Leverkusen’s leading goal in the second half also displayed how to break a man-oriented defence. In this case, it was a rotational movement that helped Bosz’s team to outplay Leipzig’s press. Advanced midfielder Havertz positioned himself on the right-wing.
As the German midfielder received the ball, right wing-back Weiser moved into the half-space. And After a half-space combination with Weiser, followed by a deep run by central midfielder Aránguiz, Leverkusen scored the leading goal.
Leipzig’s more aggressive press
After conceding the first goal of the game, RB Leipzig began to press Leverkusen more aggressively.
By decreasing the time that Leverkusen’s build-up players had with the ball, Leipzig could force them to make mistakes.
Moreover, Leipzig successfully dominated central areas in possession again. By overloading the space between the lines and therewith attracting the opposition defenders and midfielders, Leipzig created space behind the backline and allowed the ball-carrier enough time on the ball to look for the right pass into the final third.
That way, Leipzig were capable of at least getting one point out of a strange match that was dominated by Leverkusen most of the time while Leipzig had the better chances.

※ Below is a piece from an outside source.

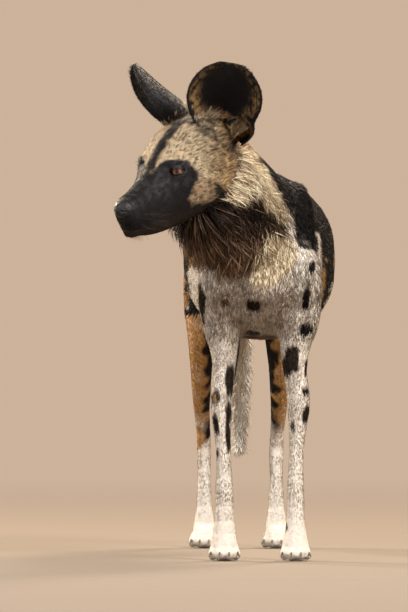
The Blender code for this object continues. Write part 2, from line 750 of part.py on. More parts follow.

Despite their respectable possession phase which even posed problems for a well-structured Leipzig press, Leverkusen committed too many mistakes within their defensive department as our analysis showed. Leipzig created huge scoring opportunities but failed to take advantage of that. One could, therefore, conclude that a draw is a fair result as Bosz’s side were superior in terms of the possession phases but Nagelsmann’s team possessed a better defensive structure.